The mosquito-borne disease is one of the world’s biggest public health challenges.
Malaria cases and deaths rose globally last year amid funding cuts and the “growing threat” of drug resistance, the World Health Organization (WHO) warned in a new report.
There were an estimated 282 million malaria cases and 610,000 deaths in 2024, about nine million additional cases and 12,000 more deaths than the previous year.
Eleven African countries account for about two-thirds of malaria cases and deaths, and progress in curbing the death rate “remains far off track,” the WHO said.
The uptick in cases in 2024 is “all the more concerning as it doesn’t yet account for the impact of the funding cuts from this year,” Gareth Jenkins, managing director of the nonprofit Malaria No More UK, said in a statement.

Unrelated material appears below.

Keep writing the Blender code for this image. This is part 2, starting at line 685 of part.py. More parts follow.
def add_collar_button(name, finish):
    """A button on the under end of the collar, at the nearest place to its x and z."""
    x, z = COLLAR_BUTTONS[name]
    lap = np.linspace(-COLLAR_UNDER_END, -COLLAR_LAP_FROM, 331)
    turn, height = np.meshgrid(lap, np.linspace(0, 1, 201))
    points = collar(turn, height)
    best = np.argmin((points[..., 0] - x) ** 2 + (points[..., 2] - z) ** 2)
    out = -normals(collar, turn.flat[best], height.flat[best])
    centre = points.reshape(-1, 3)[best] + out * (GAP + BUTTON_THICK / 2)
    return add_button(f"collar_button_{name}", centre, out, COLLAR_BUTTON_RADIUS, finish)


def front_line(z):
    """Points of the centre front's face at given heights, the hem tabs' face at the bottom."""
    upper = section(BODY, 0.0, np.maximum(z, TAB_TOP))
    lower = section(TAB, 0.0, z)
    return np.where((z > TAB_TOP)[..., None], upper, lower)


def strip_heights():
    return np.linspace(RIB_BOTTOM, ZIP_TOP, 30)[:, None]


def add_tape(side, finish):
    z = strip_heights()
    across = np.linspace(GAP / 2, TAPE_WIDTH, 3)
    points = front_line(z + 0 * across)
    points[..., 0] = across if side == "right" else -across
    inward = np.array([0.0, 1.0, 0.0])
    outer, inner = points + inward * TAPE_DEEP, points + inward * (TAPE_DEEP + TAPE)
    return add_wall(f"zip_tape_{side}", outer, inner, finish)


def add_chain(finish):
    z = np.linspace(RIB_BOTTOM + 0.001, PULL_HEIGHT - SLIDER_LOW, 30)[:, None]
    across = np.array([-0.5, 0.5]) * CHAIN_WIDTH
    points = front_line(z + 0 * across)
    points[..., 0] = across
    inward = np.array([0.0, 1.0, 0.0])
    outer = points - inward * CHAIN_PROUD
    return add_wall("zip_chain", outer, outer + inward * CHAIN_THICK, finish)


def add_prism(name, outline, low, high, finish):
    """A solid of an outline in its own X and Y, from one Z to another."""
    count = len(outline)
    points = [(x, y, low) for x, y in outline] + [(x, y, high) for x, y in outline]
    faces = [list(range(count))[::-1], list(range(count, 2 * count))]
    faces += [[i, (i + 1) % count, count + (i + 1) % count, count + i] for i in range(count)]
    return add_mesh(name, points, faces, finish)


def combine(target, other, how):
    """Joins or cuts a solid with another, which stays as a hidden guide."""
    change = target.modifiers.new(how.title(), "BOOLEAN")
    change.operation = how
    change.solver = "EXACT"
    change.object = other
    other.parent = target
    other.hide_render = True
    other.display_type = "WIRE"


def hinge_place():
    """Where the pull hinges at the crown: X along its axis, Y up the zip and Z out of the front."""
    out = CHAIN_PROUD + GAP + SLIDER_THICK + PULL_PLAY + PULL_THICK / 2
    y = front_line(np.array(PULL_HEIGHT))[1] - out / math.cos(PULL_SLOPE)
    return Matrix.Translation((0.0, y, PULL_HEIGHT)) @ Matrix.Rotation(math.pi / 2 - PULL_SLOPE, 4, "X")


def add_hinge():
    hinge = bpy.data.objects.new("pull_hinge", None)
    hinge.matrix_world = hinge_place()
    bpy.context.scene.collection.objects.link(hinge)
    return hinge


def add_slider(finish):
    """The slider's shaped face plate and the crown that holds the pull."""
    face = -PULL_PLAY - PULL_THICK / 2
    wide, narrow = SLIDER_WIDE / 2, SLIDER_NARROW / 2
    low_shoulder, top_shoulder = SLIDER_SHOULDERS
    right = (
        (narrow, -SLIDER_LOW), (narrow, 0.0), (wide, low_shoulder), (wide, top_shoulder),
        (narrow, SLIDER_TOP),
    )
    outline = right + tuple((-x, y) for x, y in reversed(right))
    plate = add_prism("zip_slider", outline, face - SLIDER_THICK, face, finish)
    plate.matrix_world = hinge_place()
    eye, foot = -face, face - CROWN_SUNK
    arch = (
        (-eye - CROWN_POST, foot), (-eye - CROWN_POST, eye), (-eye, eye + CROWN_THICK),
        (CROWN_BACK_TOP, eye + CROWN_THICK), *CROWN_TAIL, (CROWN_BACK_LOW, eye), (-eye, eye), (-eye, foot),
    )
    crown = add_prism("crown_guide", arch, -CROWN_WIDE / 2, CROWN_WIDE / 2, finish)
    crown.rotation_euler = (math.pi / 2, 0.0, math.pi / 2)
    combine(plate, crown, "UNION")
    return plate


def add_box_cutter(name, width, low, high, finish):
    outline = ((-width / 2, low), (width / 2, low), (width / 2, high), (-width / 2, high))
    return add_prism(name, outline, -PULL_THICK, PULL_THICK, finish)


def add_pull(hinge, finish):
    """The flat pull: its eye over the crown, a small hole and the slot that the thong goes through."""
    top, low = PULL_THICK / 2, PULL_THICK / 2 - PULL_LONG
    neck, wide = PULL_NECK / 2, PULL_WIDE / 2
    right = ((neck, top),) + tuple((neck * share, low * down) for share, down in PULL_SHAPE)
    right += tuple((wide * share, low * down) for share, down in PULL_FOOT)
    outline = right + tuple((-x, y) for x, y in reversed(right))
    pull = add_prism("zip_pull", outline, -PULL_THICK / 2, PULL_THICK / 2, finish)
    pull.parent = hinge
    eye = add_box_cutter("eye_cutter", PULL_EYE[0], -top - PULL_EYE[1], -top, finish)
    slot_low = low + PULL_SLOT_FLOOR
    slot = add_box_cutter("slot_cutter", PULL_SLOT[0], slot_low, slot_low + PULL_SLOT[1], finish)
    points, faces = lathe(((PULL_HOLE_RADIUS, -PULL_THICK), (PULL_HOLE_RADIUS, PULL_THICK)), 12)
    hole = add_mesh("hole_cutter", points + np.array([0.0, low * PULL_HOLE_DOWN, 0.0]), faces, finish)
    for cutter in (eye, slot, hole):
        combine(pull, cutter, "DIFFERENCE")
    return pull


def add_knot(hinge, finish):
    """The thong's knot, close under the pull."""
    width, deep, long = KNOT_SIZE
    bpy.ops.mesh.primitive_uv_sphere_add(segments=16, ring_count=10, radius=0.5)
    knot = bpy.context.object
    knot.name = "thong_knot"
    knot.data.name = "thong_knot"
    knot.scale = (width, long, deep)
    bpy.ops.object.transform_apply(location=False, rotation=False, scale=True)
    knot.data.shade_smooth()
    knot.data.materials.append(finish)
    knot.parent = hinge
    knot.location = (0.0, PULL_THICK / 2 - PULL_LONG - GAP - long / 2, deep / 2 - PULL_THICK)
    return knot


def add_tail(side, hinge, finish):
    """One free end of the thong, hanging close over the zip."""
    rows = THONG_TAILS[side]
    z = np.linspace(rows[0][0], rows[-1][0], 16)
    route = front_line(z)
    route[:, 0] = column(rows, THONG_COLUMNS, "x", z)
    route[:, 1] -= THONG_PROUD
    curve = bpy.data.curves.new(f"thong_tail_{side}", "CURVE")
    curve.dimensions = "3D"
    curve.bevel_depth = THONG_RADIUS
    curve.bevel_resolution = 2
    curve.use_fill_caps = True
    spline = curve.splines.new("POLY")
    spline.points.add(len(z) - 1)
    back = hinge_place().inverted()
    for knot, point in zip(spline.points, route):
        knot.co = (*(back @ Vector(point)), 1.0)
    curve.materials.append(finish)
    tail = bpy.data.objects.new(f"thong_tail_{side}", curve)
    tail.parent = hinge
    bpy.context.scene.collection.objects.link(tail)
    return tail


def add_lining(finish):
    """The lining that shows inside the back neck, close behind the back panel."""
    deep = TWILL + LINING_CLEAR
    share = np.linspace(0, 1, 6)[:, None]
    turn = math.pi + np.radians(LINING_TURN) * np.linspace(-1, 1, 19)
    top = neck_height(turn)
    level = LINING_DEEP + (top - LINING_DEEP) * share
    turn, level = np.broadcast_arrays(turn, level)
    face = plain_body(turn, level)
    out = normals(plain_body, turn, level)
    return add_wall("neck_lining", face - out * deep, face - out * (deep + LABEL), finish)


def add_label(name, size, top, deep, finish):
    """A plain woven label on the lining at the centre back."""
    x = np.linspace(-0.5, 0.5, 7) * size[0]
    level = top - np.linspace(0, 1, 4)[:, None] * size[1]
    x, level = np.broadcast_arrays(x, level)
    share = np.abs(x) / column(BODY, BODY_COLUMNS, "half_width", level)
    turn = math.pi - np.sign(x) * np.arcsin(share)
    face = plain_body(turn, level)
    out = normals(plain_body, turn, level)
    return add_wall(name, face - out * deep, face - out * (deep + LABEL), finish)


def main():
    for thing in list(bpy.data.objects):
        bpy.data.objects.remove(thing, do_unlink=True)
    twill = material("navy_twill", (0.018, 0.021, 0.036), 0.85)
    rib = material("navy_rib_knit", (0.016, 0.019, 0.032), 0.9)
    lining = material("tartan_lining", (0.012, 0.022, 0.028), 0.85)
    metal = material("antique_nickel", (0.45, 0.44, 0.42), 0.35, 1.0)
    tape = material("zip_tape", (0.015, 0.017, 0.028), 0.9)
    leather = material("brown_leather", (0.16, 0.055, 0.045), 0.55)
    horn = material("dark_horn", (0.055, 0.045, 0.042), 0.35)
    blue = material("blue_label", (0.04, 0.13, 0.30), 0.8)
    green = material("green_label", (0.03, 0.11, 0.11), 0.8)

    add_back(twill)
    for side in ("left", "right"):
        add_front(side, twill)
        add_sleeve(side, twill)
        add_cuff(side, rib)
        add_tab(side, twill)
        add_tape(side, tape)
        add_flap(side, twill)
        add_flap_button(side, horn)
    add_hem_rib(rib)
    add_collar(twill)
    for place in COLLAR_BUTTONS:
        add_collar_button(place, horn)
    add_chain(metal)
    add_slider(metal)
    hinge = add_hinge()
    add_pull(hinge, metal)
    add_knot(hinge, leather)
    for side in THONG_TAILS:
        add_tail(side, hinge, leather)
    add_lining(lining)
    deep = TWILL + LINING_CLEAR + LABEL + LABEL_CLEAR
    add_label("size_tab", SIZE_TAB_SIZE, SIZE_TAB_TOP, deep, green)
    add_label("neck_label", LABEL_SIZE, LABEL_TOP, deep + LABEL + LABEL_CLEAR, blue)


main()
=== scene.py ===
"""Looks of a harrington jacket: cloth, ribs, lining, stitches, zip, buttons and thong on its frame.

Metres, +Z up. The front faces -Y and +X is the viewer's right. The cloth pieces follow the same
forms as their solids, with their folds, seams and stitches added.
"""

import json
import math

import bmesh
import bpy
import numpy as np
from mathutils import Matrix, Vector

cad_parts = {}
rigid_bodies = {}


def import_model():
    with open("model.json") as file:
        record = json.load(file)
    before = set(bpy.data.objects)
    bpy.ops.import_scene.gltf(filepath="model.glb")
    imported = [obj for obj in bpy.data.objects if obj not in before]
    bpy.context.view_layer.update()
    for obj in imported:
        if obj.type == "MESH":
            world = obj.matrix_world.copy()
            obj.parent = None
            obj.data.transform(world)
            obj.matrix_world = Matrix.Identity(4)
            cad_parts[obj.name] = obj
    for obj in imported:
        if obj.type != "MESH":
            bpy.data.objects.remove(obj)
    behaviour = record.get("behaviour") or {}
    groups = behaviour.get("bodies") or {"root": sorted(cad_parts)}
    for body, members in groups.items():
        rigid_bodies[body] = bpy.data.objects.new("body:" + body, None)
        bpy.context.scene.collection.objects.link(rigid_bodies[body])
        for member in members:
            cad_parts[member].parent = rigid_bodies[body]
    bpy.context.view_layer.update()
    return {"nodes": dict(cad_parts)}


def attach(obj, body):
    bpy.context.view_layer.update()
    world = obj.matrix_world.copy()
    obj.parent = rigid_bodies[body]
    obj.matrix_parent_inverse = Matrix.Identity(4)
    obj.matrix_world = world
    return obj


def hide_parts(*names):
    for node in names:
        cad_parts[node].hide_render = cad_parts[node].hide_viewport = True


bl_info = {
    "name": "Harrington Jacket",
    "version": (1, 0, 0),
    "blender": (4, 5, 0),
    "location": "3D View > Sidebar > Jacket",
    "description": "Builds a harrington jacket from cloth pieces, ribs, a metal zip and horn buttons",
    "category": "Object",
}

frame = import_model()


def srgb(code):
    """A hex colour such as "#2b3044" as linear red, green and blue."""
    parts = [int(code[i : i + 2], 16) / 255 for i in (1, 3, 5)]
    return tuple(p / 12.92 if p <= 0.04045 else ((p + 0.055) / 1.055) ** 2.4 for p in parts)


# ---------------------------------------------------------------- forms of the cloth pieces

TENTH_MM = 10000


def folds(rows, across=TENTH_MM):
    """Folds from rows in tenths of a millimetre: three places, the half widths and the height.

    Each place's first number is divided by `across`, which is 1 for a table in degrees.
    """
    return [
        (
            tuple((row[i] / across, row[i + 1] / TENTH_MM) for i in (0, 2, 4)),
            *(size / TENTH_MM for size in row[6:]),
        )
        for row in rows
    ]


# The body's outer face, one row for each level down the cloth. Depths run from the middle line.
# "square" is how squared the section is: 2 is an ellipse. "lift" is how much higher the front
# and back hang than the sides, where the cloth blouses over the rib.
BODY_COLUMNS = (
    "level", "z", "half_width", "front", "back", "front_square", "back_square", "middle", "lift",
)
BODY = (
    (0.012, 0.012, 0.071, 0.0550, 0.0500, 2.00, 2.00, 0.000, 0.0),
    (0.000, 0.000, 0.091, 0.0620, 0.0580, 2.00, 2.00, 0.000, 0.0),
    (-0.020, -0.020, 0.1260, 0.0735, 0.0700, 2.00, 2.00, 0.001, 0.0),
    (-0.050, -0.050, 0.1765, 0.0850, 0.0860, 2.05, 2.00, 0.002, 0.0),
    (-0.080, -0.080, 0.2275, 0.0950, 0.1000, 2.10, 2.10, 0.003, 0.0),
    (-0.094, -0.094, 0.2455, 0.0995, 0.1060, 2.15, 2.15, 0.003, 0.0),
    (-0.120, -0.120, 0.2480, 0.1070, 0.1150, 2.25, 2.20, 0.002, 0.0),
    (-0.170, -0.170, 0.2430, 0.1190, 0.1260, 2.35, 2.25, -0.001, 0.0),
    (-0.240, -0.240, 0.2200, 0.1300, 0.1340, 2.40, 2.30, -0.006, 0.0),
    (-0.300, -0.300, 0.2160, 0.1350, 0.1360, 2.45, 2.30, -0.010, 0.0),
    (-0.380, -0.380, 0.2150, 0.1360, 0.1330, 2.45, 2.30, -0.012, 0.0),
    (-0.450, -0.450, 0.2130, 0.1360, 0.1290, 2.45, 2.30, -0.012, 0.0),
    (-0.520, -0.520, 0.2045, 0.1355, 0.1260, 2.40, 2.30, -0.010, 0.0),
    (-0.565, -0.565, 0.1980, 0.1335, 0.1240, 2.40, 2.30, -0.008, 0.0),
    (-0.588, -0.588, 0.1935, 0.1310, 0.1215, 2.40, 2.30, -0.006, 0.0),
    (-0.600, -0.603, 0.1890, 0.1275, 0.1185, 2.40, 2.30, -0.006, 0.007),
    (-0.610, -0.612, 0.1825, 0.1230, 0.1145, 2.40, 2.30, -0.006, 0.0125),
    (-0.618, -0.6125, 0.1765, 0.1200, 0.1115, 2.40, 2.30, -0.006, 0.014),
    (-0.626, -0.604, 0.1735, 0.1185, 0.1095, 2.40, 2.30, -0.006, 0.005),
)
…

Wealthy countries such as the United States, the United Kingdom, Germany, and France have slashed funding for global health programmes, including those to fight malaria.
The WHO said the international aid cuts raise the risk of outbreaks and a resurgence of malaria – but that funding levels were already subpar.

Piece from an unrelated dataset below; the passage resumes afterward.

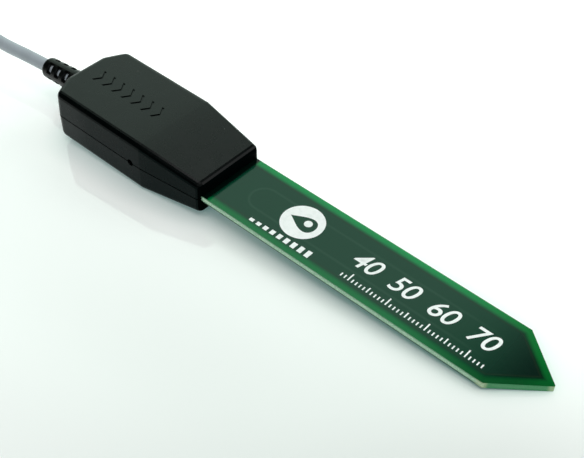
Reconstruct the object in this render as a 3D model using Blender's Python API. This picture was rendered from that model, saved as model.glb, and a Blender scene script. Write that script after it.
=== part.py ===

In 2024, global funding for malaria control was estimated at $3.9 billion (€3.4 billion), the report found. That’s down slightly from the year before and far below the $9.3 billion (€8.1 billion) that health authorities say is needed.
Malaria is one of the world’s biggest public health challenges. It spreads to people through mosquitoes infected with a parasite, making it more difficult to eliminate than other diseases that spread between people.
Malaria is also becoming harder to defeat as the disease-carrying parasite evolves, making existing treatments and preventive measures – such as insecticide-treated bet nets – less effective, the WHO warned.
At least eight African countries have reported partial resistance to the drug artemisinin, which the WHO said has been the “backbone” of malaria treatments since the parasite learned to evade chloroquine, a frontline drug until the early 1980s.
Jenkins called for an increase in global funding to fight malaria, including for new treatments, “next-generation” bed nets, and vaccination campaigns.
“We need leaders not only to understand the scale of a possible malaria resurgence, but to see the potential of malaria science to help countries fight back,” Jenkins said.